**What to work on**
Pick out the lines below with "source" and list them.

**Raw records**
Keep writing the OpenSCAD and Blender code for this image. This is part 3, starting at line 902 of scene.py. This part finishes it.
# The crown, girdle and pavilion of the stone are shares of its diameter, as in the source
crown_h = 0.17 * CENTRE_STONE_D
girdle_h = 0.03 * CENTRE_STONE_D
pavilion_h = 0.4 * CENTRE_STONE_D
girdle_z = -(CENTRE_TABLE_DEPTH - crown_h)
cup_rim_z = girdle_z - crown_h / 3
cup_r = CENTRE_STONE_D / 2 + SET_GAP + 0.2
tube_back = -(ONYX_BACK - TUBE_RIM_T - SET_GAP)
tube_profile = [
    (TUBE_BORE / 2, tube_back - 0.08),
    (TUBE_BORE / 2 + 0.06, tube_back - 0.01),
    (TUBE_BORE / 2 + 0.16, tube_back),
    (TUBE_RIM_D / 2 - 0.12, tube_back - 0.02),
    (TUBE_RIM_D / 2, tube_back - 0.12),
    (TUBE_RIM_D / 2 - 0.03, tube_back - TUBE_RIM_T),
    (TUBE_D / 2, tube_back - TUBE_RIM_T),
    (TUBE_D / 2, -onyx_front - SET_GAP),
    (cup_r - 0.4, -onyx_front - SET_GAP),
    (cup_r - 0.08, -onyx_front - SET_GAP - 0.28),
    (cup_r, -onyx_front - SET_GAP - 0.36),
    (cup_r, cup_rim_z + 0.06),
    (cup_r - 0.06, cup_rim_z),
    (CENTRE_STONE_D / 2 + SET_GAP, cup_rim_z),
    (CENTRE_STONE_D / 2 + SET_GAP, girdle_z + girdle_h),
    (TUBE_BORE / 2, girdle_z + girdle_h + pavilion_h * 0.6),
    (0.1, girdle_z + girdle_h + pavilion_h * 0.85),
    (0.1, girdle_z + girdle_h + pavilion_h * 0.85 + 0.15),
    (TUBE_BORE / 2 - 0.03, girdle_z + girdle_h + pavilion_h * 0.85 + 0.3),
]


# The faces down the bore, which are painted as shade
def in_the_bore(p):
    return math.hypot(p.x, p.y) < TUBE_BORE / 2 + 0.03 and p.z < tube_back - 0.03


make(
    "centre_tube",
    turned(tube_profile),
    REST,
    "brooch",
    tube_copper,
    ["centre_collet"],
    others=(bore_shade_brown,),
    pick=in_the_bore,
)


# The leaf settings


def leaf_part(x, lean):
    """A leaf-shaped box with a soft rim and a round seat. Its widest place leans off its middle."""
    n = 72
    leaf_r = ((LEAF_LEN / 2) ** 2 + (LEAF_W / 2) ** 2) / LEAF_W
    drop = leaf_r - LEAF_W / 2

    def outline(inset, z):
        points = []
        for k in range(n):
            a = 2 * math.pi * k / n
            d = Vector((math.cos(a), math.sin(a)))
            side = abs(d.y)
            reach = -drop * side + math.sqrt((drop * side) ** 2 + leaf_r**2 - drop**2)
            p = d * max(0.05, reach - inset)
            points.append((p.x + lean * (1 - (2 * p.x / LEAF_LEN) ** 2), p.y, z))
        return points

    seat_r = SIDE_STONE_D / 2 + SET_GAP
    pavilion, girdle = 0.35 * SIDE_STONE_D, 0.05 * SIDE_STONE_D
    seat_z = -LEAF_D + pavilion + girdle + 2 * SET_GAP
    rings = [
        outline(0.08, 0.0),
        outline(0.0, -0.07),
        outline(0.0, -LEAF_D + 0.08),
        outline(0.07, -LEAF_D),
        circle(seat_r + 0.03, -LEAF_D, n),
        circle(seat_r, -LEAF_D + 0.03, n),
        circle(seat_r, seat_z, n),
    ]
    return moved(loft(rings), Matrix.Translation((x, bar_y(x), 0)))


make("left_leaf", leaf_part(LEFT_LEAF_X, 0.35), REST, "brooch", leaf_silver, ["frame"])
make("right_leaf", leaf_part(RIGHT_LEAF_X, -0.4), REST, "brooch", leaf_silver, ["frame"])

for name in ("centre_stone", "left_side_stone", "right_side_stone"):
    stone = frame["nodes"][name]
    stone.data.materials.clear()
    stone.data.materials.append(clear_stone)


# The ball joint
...
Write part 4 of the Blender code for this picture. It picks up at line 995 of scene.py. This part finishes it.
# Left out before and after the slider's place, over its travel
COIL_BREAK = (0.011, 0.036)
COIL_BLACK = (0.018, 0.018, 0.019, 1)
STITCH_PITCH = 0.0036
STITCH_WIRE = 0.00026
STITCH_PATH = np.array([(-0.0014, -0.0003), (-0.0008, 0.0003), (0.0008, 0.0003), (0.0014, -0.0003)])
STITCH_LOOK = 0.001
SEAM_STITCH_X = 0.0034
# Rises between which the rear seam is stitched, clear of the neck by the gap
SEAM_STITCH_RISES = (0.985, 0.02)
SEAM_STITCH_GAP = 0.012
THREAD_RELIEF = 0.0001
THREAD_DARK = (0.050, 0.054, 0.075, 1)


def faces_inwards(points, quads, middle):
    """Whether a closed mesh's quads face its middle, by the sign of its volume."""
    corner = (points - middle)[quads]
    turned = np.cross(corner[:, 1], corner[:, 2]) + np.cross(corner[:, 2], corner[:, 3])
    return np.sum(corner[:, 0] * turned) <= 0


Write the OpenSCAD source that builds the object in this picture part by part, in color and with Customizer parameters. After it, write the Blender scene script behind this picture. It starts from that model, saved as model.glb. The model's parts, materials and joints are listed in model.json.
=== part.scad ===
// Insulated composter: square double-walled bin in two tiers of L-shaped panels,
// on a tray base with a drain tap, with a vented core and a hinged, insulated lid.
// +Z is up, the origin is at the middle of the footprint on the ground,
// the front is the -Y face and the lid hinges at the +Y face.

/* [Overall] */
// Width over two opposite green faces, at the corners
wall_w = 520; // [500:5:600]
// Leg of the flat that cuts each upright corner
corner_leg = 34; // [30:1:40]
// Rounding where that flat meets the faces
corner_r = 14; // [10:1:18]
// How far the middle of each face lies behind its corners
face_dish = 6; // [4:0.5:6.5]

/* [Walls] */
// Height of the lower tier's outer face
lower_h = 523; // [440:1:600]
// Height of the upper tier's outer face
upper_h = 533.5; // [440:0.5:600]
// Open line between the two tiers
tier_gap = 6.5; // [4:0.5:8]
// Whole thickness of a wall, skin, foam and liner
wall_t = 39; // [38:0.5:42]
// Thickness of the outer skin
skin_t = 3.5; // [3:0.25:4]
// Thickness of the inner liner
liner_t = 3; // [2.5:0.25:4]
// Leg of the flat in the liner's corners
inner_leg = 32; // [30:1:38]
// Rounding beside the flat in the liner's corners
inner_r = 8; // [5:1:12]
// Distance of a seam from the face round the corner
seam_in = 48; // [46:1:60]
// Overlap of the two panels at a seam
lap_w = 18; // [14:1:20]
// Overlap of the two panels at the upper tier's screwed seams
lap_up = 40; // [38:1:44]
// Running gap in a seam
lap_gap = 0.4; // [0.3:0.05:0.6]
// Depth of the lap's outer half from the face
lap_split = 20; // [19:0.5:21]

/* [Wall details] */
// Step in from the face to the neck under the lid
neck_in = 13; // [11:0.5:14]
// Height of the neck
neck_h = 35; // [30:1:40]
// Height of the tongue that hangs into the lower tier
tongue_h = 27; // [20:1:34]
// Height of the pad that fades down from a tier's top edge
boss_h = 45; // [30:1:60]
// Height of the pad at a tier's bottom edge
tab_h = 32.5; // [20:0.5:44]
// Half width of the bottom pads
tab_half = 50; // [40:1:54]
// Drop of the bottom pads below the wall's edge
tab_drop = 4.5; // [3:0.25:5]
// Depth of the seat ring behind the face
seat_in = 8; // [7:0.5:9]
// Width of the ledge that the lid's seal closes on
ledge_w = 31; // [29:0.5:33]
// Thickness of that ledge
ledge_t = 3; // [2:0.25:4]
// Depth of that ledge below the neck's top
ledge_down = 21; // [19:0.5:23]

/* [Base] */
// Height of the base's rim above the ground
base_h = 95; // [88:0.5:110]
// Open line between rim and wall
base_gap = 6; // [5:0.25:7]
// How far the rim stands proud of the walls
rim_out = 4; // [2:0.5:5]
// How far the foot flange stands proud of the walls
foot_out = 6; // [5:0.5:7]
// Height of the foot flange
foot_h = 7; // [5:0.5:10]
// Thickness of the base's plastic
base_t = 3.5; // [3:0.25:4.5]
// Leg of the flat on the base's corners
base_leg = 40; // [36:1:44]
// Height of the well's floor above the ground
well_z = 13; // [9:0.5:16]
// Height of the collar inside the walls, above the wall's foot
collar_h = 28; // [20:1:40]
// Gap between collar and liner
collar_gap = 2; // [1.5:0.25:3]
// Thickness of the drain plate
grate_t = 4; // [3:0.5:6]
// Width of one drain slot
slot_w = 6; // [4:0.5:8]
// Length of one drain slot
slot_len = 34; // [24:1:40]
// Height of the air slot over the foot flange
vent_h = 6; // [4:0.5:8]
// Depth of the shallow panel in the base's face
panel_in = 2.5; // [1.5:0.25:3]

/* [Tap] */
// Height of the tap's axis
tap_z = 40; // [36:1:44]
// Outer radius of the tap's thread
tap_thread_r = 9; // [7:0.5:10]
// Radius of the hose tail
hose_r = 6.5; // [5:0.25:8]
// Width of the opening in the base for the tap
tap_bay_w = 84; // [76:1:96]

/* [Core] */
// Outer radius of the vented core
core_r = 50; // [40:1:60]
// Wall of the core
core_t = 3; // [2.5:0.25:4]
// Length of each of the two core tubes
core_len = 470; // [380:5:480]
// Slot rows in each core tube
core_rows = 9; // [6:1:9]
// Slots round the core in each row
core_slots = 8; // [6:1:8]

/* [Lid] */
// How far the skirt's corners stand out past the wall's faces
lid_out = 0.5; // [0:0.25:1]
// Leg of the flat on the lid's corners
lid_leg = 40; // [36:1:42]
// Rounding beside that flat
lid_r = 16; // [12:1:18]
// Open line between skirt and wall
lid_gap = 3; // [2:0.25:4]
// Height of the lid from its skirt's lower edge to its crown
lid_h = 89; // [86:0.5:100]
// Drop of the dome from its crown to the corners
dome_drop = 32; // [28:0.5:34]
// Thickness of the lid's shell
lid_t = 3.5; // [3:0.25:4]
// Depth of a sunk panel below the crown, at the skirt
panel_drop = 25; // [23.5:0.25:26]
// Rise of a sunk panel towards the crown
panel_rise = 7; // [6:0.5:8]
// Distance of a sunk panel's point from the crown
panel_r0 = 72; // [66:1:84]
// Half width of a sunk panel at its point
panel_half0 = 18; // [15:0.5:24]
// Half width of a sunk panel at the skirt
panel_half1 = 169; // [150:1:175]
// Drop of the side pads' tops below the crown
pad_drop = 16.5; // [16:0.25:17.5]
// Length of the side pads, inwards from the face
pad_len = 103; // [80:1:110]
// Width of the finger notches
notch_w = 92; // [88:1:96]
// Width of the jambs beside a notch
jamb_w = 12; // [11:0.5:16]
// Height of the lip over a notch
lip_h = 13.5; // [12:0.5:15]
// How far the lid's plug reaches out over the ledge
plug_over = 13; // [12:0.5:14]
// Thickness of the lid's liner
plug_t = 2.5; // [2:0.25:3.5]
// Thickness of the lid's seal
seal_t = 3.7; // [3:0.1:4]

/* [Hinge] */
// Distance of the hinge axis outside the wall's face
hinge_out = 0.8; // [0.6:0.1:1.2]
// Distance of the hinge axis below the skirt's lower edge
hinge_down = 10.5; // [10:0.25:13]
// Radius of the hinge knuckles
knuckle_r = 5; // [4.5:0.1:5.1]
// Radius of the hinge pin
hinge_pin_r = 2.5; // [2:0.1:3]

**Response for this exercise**
# The crown, girdle and pavilion of the stone are shares of its diameter, as in the source
Write the OpenSCAD source that builds the object in this picture part by part, in color and with Customizer parameters. After it, write the Blender scene script behind this picture. It starts from that model, saved as model.glb. The model's parts, materials and joints are listed in model.json.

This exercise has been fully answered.